From the entries that follow, reproduce exactly and only the lines from the line with "Write the OpenSCAD" to the line with "and +Z is up.", endpoints included.

══ Dataset excerpts

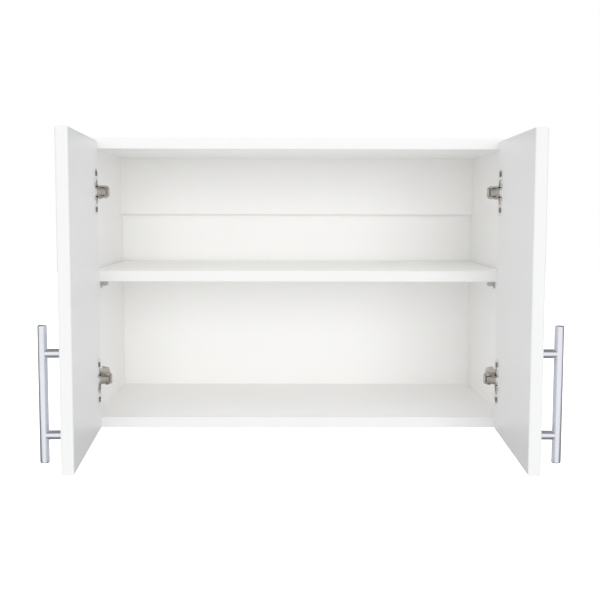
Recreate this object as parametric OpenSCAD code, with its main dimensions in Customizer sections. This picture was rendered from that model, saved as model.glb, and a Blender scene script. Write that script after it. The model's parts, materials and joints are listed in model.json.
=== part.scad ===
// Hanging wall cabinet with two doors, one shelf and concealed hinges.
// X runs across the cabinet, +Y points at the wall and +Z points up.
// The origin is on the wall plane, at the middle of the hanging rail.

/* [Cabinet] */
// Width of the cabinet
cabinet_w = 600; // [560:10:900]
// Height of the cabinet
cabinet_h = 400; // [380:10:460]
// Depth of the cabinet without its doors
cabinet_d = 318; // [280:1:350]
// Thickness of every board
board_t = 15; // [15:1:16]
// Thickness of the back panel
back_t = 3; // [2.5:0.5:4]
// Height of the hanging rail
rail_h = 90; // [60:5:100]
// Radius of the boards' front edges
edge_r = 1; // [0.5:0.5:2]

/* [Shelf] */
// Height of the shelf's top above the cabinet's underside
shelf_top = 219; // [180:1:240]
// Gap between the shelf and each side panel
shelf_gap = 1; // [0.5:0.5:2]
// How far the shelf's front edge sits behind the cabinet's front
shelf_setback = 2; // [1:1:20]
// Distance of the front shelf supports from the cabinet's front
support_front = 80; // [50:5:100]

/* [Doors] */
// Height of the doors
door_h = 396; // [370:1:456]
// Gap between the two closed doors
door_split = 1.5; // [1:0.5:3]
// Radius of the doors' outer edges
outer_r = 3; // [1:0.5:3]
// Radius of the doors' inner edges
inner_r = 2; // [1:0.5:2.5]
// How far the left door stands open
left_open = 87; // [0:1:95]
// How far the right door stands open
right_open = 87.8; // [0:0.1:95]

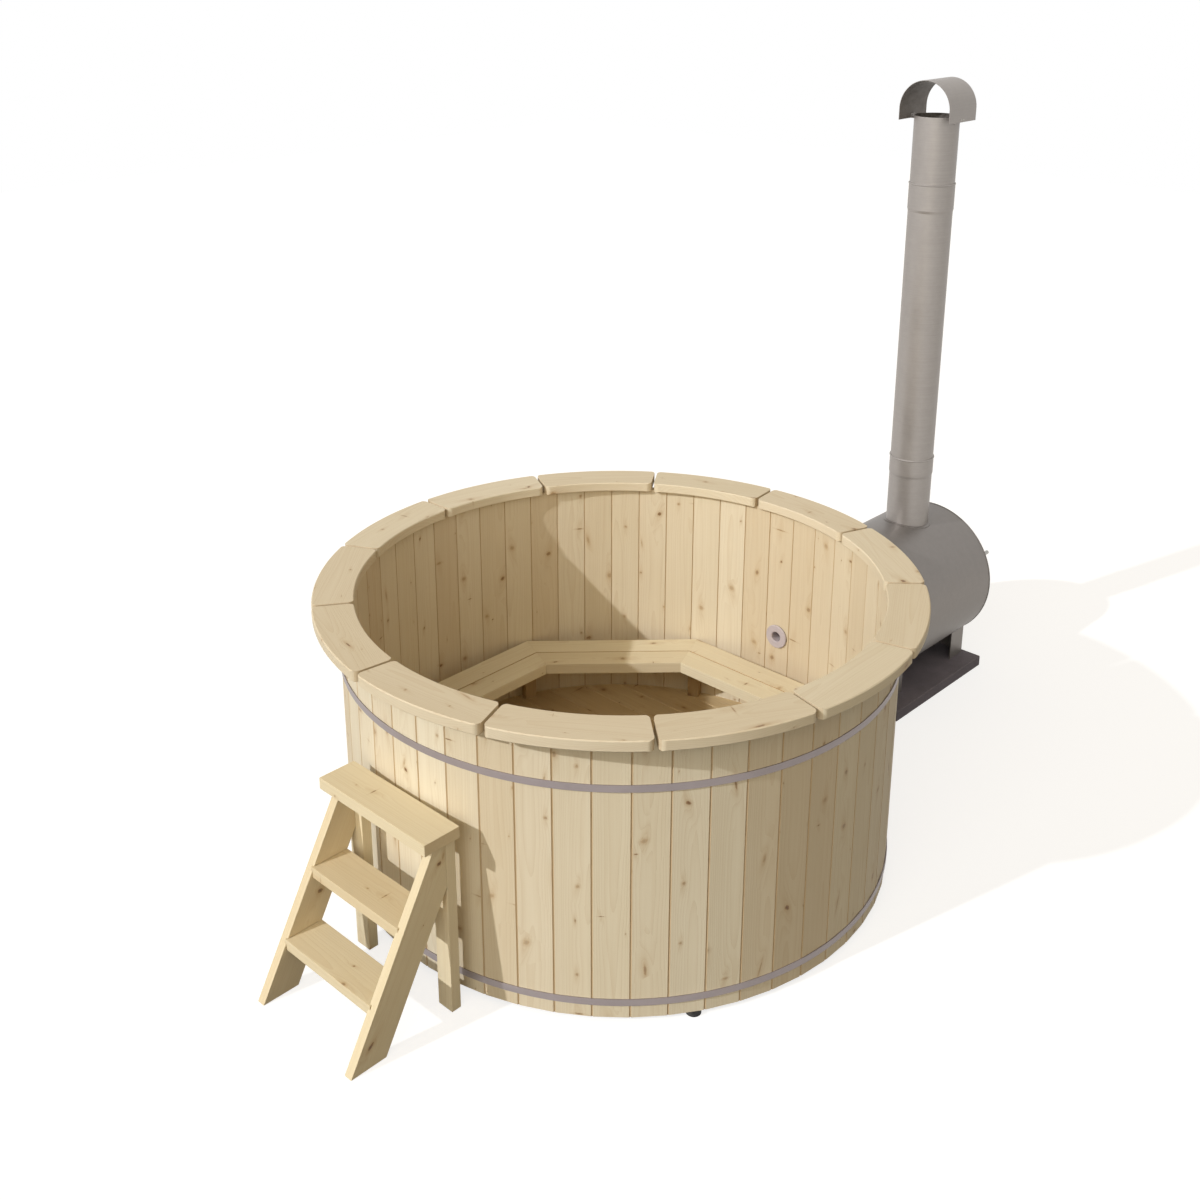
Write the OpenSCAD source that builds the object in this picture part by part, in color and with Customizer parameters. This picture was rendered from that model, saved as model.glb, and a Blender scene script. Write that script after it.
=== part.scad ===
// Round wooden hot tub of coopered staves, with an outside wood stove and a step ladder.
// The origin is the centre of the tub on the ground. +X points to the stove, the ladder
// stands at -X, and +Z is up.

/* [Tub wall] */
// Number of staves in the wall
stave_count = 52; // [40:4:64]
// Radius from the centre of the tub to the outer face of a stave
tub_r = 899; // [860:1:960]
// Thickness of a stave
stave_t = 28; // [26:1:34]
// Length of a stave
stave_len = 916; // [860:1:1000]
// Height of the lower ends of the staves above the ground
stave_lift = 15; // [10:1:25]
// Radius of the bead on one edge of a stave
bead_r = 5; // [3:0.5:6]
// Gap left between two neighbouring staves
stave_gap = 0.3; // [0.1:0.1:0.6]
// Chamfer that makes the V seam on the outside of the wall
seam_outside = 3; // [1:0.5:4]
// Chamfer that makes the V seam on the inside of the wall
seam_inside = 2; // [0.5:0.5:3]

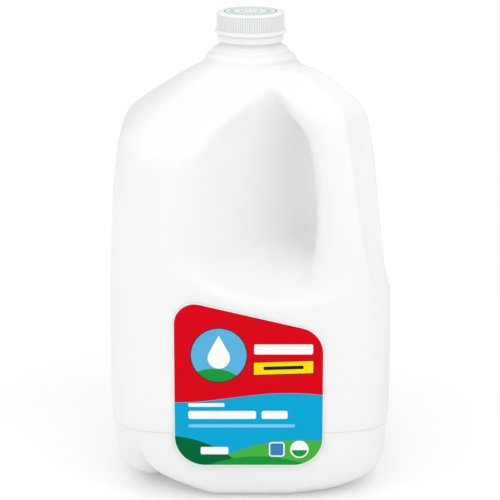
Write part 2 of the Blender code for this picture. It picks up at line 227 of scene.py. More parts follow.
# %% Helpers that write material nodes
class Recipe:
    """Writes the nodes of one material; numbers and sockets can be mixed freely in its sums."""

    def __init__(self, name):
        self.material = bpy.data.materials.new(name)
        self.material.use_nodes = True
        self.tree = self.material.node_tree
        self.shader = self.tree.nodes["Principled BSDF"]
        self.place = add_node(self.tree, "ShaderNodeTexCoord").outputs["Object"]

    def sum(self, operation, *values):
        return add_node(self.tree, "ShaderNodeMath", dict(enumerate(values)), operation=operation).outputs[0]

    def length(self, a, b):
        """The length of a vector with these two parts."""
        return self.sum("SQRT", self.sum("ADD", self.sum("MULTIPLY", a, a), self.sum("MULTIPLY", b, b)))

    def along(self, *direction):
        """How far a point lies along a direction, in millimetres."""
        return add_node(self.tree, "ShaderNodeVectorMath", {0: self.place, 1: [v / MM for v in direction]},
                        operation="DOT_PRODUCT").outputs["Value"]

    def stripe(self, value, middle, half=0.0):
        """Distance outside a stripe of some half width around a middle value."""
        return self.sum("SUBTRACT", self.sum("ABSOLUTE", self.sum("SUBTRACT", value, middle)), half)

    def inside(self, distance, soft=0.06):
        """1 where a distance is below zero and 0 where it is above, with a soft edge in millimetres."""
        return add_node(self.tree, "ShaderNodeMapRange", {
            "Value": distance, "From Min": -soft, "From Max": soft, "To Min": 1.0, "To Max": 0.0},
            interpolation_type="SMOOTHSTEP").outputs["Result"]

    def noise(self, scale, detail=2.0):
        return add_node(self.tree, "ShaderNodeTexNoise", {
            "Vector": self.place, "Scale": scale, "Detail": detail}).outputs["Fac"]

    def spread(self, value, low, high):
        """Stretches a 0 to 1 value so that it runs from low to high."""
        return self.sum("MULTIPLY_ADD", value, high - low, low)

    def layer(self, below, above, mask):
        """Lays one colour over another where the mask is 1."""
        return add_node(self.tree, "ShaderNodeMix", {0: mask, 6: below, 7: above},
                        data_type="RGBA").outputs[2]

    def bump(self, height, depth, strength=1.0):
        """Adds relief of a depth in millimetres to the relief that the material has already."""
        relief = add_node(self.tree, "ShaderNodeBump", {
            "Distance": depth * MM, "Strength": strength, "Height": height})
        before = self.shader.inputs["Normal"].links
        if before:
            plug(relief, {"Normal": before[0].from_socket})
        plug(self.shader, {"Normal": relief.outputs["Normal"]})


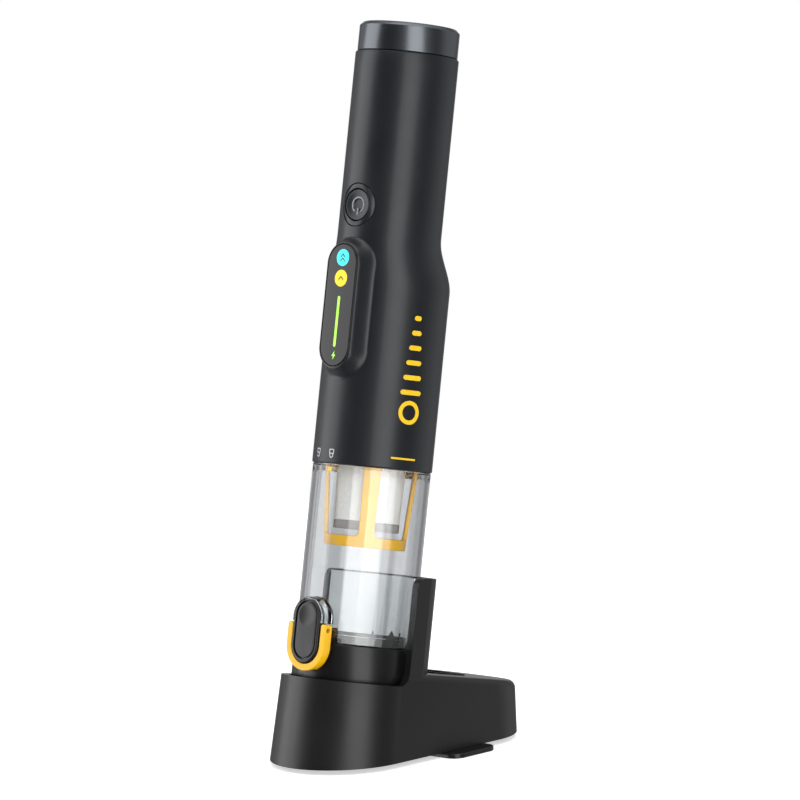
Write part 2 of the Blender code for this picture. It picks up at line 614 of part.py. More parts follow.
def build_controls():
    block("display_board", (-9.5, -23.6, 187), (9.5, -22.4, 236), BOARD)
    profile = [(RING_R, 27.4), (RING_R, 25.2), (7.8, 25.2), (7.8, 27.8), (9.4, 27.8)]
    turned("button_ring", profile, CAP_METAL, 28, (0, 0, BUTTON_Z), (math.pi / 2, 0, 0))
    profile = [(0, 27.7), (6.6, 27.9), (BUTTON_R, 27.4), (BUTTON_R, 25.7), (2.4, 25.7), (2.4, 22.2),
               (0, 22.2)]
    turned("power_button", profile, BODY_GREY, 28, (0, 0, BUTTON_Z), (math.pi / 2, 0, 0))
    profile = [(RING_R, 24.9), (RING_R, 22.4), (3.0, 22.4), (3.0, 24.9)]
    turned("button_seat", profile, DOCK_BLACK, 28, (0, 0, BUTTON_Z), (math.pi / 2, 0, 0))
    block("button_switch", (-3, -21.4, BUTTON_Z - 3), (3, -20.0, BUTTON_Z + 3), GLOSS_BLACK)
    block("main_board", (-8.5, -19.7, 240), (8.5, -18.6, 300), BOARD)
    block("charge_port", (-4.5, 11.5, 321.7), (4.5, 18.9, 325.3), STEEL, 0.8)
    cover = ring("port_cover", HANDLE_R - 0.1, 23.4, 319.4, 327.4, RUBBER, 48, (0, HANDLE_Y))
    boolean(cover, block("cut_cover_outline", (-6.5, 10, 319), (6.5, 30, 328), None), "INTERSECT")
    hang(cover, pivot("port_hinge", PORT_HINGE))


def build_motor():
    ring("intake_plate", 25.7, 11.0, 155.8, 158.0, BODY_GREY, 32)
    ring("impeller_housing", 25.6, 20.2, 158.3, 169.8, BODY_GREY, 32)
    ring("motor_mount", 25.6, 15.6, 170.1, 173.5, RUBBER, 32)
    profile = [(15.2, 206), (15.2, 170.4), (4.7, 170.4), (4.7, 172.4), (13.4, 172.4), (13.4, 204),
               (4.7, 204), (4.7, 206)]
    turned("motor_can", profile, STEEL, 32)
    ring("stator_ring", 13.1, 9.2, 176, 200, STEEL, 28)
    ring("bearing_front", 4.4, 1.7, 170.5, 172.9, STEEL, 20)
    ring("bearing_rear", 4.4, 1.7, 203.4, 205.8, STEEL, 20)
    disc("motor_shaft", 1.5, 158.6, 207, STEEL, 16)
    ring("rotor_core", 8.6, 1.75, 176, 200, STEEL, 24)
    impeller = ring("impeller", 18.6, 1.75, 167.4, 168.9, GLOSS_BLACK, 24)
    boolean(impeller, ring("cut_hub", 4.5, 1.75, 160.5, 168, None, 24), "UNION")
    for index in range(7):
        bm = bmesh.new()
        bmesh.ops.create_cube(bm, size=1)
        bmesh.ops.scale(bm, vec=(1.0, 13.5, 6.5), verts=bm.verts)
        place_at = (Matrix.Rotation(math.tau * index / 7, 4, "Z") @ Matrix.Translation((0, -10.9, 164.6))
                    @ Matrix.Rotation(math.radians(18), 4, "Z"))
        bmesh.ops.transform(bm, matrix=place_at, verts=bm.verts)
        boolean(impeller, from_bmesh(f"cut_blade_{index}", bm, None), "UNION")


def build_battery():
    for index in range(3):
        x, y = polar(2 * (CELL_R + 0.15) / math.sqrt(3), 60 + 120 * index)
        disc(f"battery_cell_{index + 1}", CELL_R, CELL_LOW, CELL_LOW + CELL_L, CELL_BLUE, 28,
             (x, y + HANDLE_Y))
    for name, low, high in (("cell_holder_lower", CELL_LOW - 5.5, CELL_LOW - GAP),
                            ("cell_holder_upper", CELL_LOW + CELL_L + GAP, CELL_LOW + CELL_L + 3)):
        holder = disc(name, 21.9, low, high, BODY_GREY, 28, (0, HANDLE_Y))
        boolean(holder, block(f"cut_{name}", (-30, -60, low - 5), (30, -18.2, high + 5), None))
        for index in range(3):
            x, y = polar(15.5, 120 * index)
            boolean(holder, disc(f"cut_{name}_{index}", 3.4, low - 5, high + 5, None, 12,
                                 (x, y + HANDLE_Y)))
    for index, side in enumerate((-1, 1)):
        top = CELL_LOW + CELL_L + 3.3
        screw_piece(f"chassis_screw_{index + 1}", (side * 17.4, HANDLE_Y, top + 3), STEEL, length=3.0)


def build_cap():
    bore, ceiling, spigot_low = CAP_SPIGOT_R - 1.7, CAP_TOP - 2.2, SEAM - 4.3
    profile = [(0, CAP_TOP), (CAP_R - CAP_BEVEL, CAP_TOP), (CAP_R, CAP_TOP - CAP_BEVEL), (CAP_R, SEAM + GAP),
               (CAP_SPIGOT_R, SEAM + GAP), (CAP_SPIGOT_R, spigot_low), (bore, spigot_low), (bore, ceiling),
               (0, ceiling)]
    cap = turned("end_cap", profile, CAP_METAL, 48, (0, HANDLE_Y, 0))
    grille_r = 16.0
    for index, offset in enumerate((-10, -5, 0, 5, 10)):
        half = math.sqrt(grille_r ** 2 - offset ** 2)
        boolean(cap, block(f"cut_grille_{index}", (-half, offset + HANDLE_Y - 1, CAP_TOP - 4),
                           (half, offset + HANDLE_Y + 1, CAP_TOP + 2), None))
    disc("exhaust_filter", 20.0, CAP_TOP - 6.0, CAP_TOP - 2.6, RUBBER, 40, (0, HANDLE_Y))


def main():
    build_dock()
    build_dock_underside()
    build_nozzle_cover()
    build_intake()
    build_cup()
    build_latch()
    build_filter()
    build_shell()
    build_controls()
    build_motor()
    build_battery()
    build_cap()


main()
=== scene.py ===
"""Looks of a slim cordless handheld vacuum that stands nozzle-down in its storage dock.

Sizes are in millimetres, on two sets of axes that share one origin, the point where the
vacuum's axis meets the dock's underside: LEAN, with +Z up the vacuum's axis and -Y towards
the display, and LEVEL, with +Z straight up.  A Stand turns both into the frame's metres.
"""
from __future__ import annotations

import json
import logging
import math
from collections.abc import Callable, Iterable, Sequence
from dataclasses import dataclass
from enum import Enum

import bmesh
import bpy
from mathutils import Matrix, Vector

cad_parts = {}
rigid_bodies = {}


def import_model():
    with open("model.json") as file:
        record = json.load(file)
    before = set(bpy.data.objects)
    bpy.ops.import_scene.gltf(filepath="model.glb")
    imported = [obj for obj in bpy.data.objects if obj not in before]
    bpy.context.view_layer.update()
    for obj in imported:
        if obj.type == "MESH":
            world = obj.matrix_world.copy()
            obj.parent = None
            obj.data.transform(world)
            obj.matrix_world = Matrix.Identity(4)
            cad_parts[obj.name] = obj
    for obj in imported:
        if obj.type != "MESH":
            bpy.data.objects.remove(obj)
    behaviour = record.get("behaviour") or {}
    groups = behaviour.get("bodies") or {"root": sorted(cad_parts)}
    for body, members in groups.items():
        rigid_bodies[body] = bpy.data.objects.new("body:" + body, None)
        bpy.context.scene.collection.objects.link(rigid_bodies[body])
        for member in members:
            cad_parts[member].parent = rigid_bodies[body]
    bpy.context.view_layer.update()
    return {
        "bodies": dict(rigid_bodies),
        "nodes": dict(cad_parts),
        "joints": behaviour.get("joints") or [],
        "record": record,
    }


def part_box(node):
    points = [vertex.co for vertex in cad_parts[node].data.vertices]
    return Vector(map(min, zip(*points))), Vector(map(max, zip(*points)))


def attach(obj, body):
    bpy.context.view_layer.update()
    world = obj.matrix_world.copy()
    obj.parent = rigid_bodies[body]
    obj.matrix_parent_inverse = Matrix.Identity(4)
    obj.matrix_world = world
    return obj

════

### Response to the exercise
Write the OpenSCAD source that builds the object in this picture part by part, in color and with Customizer parameters. This picture was rendered from that model, saved as model.glb, and a Blender scene script. Write that script after it.
=== part.scad ===
// Round wooden hot tub of coopered staves, with an outside wood stove and a step ladder.
// The origin is the centre of the tub on the ground. +X points to the stove, the ladder
// stands at -X, and +Z is up.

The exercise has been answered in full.